• **DATASET EXCERPTS**
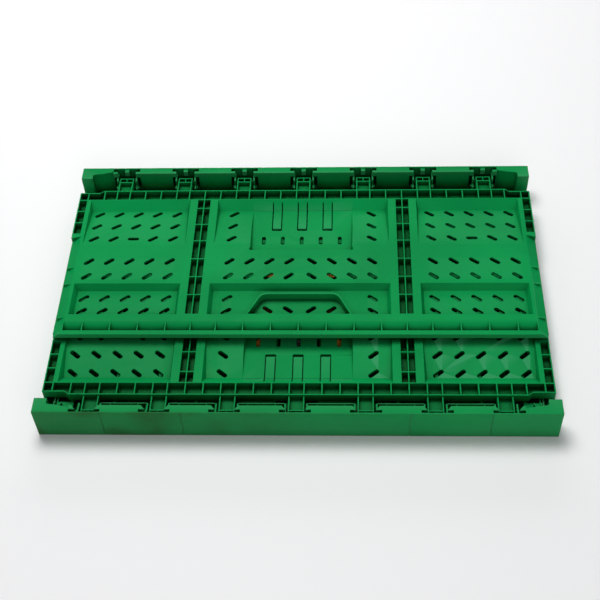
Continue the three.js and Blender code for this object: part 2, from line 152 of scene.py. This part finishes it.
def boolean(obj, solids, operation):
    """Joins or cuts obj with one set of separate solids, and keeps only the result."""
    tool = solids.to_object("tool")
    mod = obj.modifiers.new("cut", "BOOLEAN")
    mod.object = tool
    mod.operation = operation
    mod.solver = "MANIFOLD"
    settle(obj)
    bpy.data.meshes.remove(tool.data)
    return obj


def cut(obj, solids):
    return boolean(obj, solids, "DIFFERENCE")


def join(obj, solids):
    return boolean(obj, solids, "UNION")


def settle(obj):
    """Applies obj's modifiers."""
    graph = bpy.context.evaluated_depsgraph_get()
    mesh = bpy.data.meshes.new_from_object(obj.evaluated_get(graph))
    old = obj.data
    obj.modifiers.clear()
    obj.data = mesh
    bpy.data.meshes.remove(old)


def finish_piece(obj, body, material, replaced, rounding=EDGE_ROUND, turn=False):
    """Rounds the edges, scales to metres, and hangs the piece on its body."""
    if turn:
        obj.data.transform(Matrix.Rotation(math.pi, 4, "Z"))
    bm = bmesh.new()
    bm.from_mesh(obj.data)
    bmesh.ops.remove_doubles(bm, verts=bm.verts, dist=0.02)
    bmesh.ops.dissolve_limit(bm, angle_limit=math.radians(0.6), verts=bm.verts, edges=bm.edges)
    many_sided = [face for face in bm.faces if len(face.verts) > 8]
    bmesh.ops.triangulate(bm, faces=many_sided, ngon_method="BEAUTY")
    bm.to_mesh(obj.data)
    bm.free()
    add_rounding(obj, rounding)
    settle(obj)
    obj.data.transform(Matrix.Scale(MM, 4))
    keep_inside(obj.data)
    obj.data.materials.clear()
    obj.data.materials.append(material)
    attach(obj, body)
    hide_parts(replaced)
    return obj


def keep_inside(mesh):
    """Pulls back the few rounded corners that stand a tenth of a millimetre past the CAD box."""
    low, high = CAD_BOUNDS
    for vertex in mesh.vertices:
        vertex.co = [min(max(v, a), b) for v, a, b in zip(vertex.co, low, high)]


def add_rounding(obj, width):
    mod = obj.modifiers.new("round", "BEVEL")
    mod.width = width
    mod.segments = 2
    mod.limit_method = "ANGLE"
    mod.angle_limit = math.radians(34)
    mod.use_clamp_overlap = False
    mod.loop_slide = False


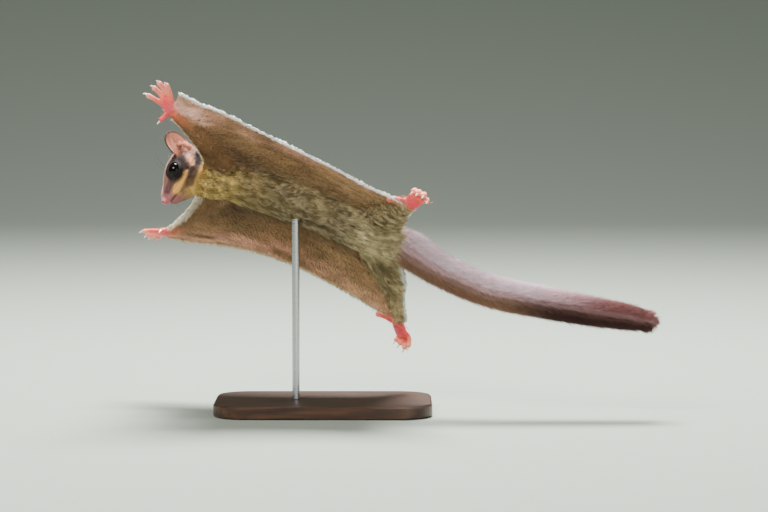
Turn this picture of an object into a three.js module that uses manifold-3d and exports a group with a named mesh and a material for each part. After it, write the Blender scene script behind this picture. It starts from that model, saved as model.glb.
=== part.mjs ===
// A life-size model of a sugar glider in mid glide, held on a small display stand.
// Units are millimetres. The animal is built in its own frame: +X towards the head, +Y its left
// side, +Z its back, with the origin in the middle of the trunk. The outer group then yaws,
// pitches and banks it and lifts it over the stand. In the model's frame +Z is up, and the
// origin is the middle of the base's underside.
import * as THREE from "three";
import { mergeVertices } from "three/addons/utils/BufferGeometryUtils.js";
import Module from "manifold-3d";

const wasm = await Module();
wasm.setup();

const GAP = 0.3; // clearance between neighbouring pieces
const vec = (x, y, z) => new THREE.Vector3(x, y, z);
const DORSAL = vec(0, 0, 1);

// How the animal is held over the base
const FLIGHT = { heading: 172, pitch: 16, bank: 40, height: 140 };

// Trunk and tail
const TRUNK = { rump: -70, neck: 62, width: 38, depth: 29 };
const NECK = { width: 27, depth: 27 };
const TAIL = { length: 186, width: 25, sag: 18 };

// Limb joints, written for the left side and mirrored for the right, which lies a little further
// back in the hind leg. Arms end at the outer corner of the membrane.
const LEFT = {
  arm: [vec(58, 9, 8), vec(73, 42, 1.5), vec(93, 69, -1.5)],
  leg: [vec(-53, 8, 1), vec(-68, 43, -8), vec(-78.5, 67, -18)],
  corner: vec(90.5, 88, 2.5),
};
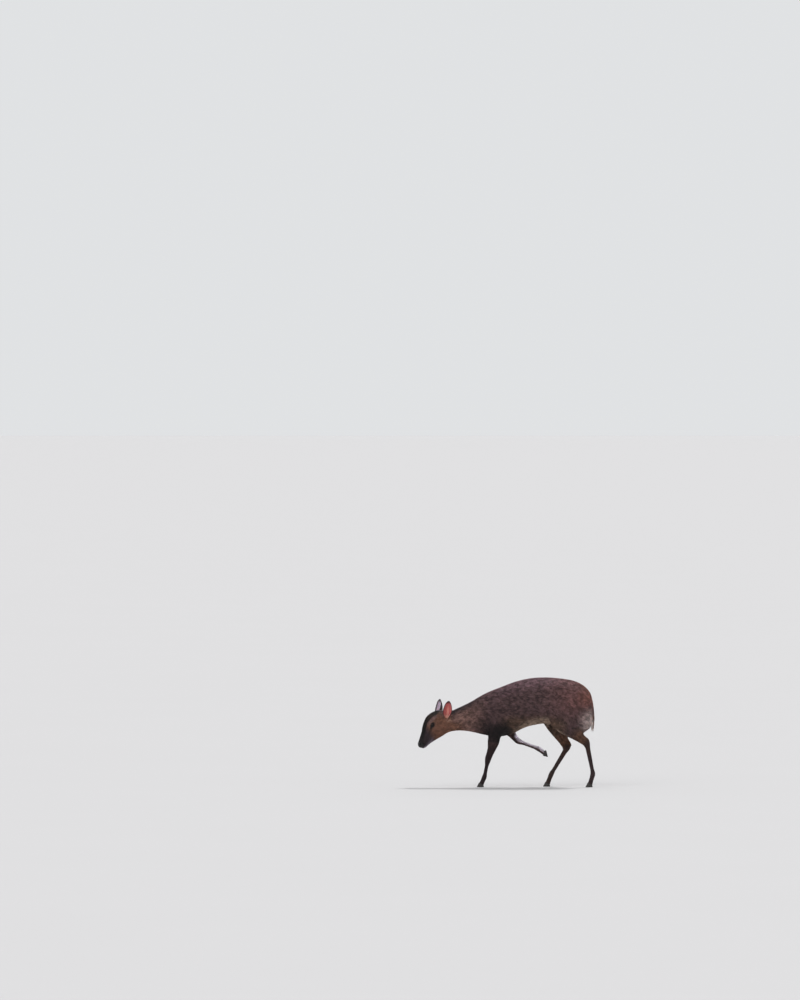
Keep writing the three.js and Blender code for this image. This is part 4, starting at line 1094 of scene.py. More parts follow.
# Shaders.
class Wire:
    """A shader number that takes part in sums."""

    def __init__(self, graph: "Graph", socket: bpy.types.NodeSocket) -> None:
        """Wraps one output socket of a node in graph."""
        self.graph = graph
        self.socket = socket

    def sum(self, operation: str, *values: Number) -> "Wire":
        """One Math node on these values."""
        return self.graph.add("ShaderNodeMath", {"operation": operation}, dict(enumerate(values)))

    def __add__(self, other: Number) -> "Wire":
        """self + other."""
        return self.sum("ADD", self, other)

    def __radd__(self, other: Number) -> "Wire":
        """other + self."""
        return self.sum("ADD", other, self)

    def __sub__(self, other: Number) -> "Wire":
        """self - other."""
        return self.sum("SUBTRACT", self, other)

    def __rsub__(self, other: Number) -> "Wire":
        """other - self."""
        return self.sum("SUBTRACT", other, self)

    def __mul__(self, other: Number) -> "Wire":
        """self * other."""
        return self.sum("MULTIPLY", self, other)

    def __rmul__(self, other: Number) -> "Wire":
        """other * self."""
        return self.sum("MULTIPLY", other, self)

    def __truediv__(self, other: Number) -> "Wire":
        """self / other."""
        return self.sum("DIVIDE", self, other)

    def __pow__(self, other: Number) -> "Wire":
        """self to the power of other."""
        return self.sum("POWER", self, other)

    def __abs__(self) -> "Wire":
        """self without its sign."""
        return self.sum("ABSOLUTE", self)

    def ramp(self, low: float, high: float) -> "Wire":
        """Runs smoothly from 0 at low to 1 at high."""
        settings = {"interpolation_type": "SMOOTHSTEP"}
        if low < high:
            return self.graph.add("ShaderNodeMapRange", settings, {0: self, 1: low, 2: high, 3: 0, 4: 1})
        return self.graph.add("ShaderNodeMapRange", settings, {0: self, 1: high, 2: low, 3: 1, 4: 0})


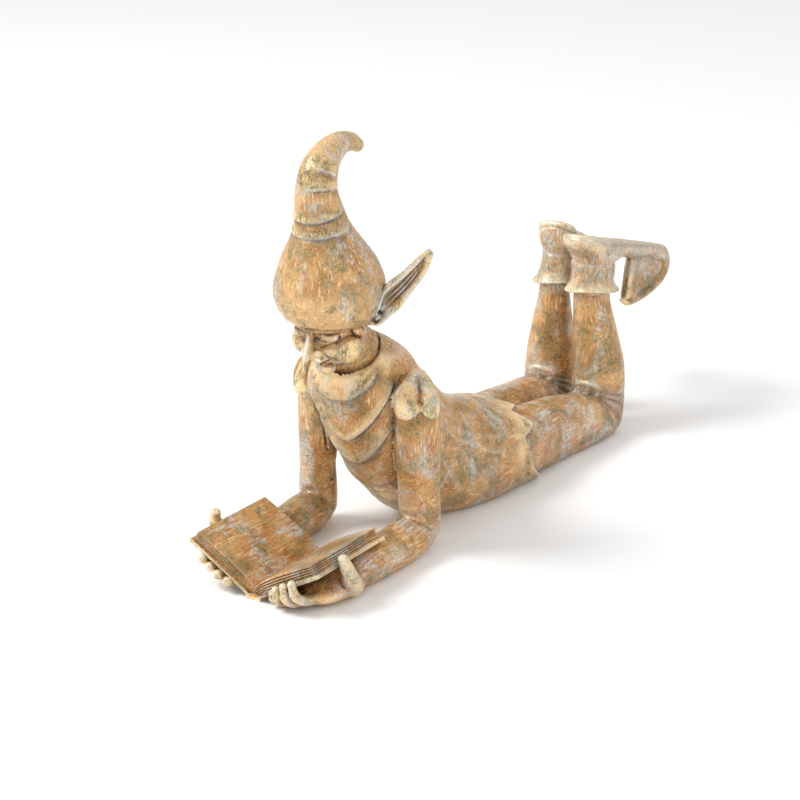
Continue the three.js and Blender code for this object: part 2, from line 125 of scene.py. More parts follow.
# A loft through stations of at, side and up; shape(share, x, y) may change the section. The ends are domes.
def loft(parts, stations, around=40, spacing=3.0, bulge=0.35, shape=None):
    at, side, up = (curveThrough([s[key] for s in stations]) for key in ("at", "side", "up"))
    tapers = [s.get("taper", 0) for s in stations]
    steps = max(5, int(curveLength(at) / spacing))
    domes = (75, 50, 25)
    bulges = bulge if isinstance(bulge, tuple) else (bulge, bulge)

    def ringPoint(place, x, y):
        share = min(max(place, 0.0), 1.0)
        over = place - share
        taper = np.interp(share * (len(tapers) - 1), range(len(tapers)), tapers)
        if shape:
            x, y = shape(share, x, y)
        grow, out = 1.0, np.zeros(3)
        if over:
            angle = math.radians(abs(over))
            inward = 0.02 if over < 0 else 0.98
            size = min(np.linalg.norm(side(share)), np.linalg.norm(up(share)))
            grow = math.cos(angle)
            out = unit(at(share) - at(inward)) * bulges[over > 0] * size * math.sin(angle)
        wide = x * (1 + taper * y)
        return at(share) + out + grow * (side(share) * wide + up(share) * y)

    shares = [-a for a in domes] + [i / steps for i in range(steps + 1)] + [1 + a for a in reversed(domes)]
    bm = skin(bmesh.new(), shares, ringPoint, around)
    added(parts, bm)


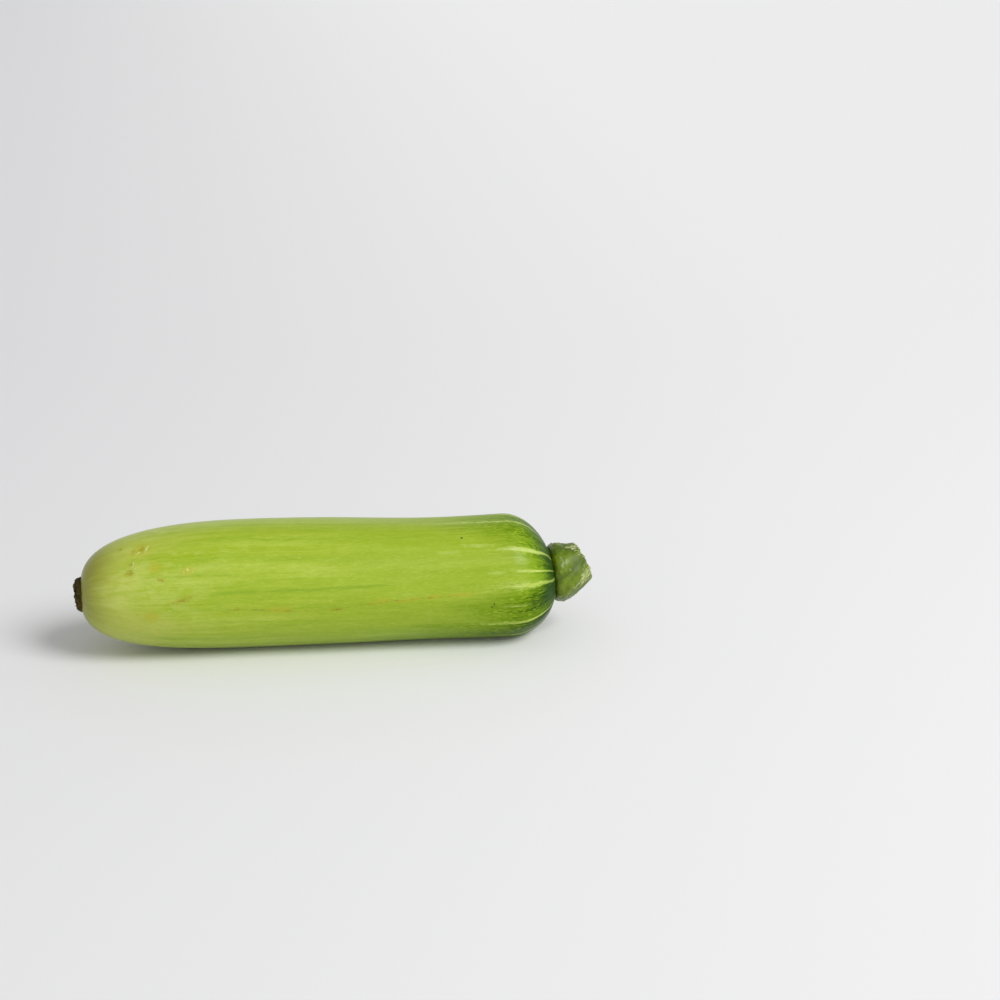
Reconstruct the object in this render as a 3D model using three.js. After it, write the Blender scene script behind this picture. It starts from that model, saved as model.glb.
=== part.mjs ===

• **PROBLEM TO WORK ON**
Give back exactly the lines from the line that has "Turn this picture" to the line that has "shader number that", both included, and leave out all others.

• **RESPONSE FOR THIS EXERCISE**
Turn this picture of an object into a three.js module that uses manifold-3d and exports a group with a named mesh and a material for each part. After it, write the Blender scene script behind this picture. It starts from that model, saved as model.glb.
=== part.mjs ===
// A life-size model of a sugar glider in mid glide, held on a small display stand.
// Units are millimetres. The animal is built in its own frame: +X towards the head, +Y its left
// side, +Z its back, with the origin in the middle of the trunk. The outer group then yaws,
// pitches and banks it and lifts it over the stand. In the model's frame +Z is up, and the
// origin is the middle of the base's underside.
import * as THREE from "three";
import { mergeVertices } from "three/addons/utils/BufferGeometryUtils.js";
import Module from "manifold-3d";

const wasm = await Module();
wasm.setup();

const GAP = 0.3; // clearance between neighbouring pieces
const vec = (x, y, z) => new THREE.Vector3(x, y, z);
const DORSAL = vec(0, 0, 1);

// How the animal is held over the base
const FLIGHT = { heading: 172, pitch: 16, bank: 40, height: 140 };

// Trunk and tail
const TRUNK = { rump: -70, neck: 62, width: 38, depth: 29 };
const NECK = { width: 27, depth: 27 };
const TAIL = { length: 186, width: 25, sag: 18 };

// Limb joints, written for the left side and mirrored for the right, which lies a little further
// back in the hind leg. Arms end at the outer corner of the membrane.
const LEFT = {
  arm: [vec(58, 9, 8), vec(73, 42, 1.5), vec(93, 69, -1.5)],
  leg: [vec(-53, 8, 1), vec(-68, 43, -8), vec(-78.5, 67, -18)],
  corner: vec(90.5, 88, 2.5),
};
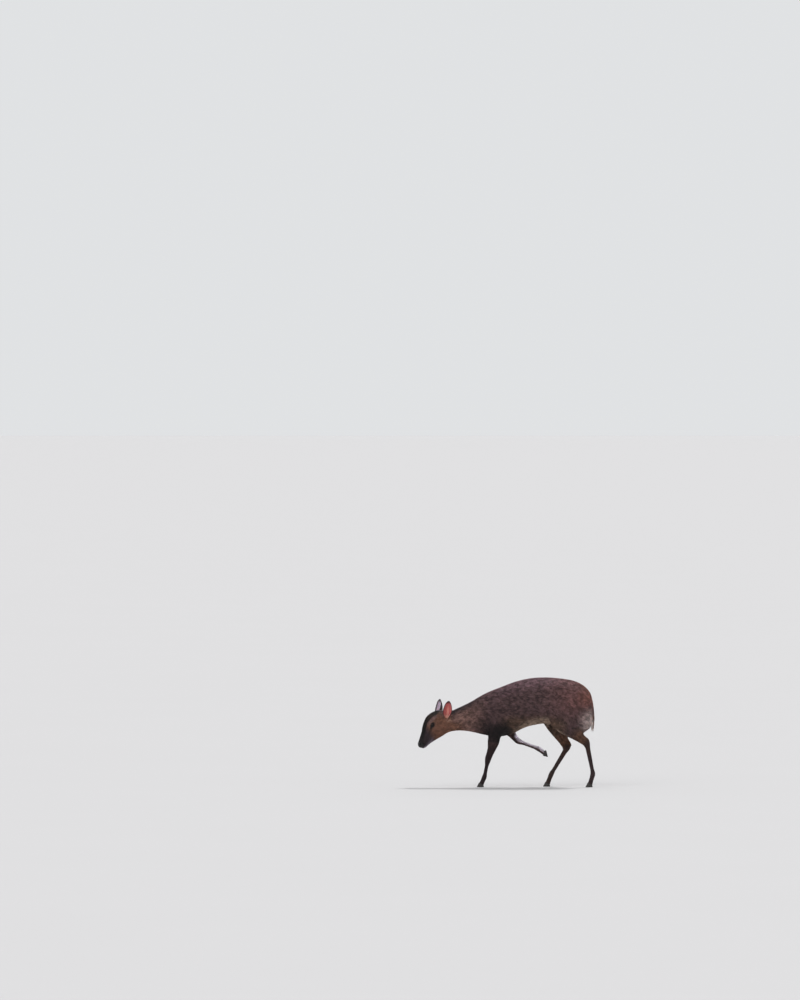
Keep writing the three.js and Blender code for this image. This is part 4, starting at line 1094 of scene.py. More parts follow.
# Shaders.
class Wire:
    """A shader number that takes part in sums."""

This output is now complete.